For that reason, the Independent Sector committee report should be urging Congress to require foundations to increase the amount of money they are required to give to charities each year. The committees involved in drafting the report were told from the start not to consider that issue, something that is not surprising given that 14 of the 24 people responsible for preparing the final report represent grant makers and other institutions that give away money.

But at least the report does recommend that community foundations and other charities with donor-advised funds be required to distribute at least 5 percent of the total amount of those funds’ assets every year.


That is a good approach for avoiding the hassles that would be involved in requiring a lot of small funds to distribute a minimum amount each year. Nevertheless, the final version of the report should recommend that each donor-advised fund of at least a certain size — say $1-million — be required to distribute its assets every year.

Strangely absent from the report is the issue of enforcement of nonprofit laws and regulations. While nonprofit leaders disagree strenuously about whether new laws and regulations are needed, almost everyone seems to believe that more effective enforcement of nonprofit statutes is the key to improved public accountability.

But better policing and enforcement will require much more money for the Internal Revenue Service and the state attorneys general, organizations that currently don’t have the funds to fulfill their oversight functions.

Given Congress’s concerns about federal spending, the Independent Sector committee will need to make a forceful argument on this topic, much stronger than the mild appeals previously made by charity and foundation coalitions.

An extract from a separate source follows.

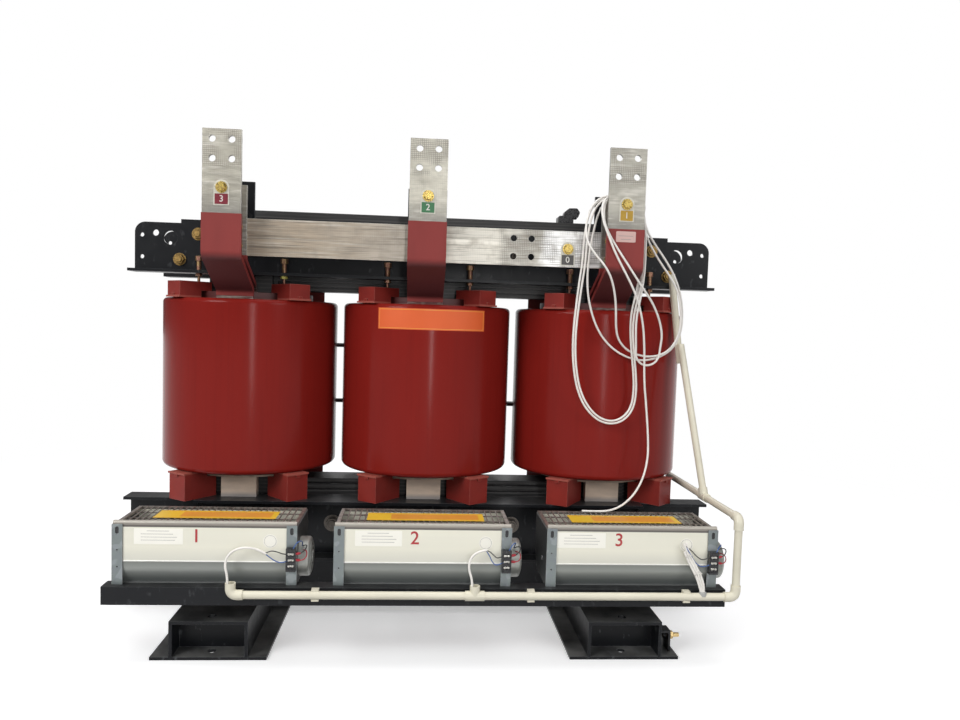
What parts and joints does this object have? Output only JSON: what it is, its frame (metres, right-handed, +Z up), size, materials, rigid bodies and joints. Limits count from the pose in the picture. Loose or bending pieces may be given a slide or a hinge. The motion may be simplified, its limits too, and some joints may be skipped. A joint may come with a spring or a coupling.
{
  "type": "dry type transformer",
  "caption": "Cast resin dry type power transformer on two base rails, with low voltage bars at the front and cross-flow cooling fans under the coils.",
  "frame": {"origin": "on the floor, at the centre of the four anchor holes of the base rails", "axes": "+X along the core towards the phase tagged a, +Y from the low voltage side with the fans to the high voltage side, +Z up"},
  "size_m": [1.706, 1.0605, 1.352],
  "materials": {
    "core_steel": "satin",
    "clamp_paint": "gloss",
    "board": "satin",
    "lv_block_board": "matte",
    "tie_steel": "satin",
    "yellow_zinc": "satin",
    "red_resin": "satin",
    "cream_resin": "satin",
    "pad_resin": "satin",
    "tinned_bar": "satin",
    "red_sleeve": "satin",
    "post_resin": "gloss",
    "tag": "satin",
    "black_plastic": "gloss",
    "guard_steel": "satin",
    "galvanised": "satin",
    "fan_skin": "satin",
    "fan_rotor": "satin",
    "motor_can": "satin",
    "white_conduit": "gloss",
    "white_cable": "satin",
    "brass_stud": "polished",
    "black_rod": "satin"
  },
  "bodies": {
    "transformer": {"core": "core_steel", "clamp_upper_front": "clamp_paint", "clamp_upper_rear": "clamp_paint", "clamp_lower_front": "clamp_paint", "clamp_lower_rear": "clamp_paint", "rail_left": "clamp_paint", "rail_right": "clamp_paint", "base_beams": "clamp_paint", "fan_shelf": "clamp_paint", "shelf_arms": "clamp_paint", "bar_brackets": "clamp_paint", "clamp_boards": "board", "lv_blocks": "lv_block_board", "tie_plates": "tie_steel", "clamp_studs": "yellow_zinc", "yoke_bolts": "yellow_zinc", "press_bolts": "yellow_zinc", "bar_bolts": "yellow_zinc", "earth_stud": "yellow_zinc", "hv_coil_1": "red_resin", "lv_coil_1": "cream_resin", "phase_bar_1": "tinned_bar", "fan_1_shell": "fan_skin", "fan_1_ends": "galvanised", "fan_cable_1": "white_cable", "hv_coil_2": "red_resin", "lv_coil_2": "cream_resin", "phase_bar_2": "tinned_bar", "fan_2_shell": "fan_skin", "fan_2_ends": "galvanised", "fan_cable_2": "white_cable", "hv_coil_3": "red_resin", "lv_coil_3": "cream_resin", "phase_bar_3": "tinned_bar", "fan_3_shell": "fan_skin", "fan_3_ends": "galvanised", "fan_cable_3": "white_cable", "lower_pads": "pad_resin", "upper_pads": "pad_resin", "phase_sleeves": "red_sleeve", "riser_sleeves": "red_sleeve", "neutral_risers": "tinned_bar", "neutral_bar": "tinned_bar", "bar_posts": "post_resin", "terminal_tags": "tag", "yoke_hook": "black_plastic", "fan_terminals": "black_plastic", "fan_guards": "guard_steel", "fan_motors": "motor_can", "conduit_pipes": "white_conduit", "conduit_fittings": "white_conduit", "conduit_clips": "white_conduit", "hv_tap_studs": "brass_stud", "hv_delta_bars": "black_rod", "probe_cable_a": "white_cable", "probe_cable_b": "white_cable", "probe_cable_c": "white_cable"},
    "fan_1_rotor": {"fan_1_impeller": "fan_rotor"},
    "fan_2_rotor": {"fan_2_impeller": "fan_rotor"},
    "fan_3_rotor": {"fan_3_impeller": "fan_rotor"}
  },
  "joints": [
    {"name": "fan_1_spin", "type": "hinge", "parent": "transformer", "child": "fan_1_rotor", "pos_m": [-0.536, -0.461, 0.262], "axis": [1, 0, 0], "continuous": true},
    {"name": "fan_2_spin", "type": "hinge", "parent": "transformer", "child": "fan_2_rotor", "pos_m": [0, -0.461, 0.262], "axis": [1, 0, 0], "continuous": true},
    {"name": "fan_3_spin", "type": "hinge", "parent": "transformer", "child": "fan_3_rotor", "pos_m": [0.536, -0.461, 0.262], "axis": [1, 0, 0], "continuous": true}
  ]
}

The final report should demand that the IRSbe required to use the excise tax paid by private foundations to increase oversight of charities and foundations or that Congress must find another source of revenue for that purpose. All the efforts to strengthen the accountability of charities and foundations will amount to nothing if the IRS and state attorneys general are not given the money they need to monitor the nonprofit world and punish the bad guys.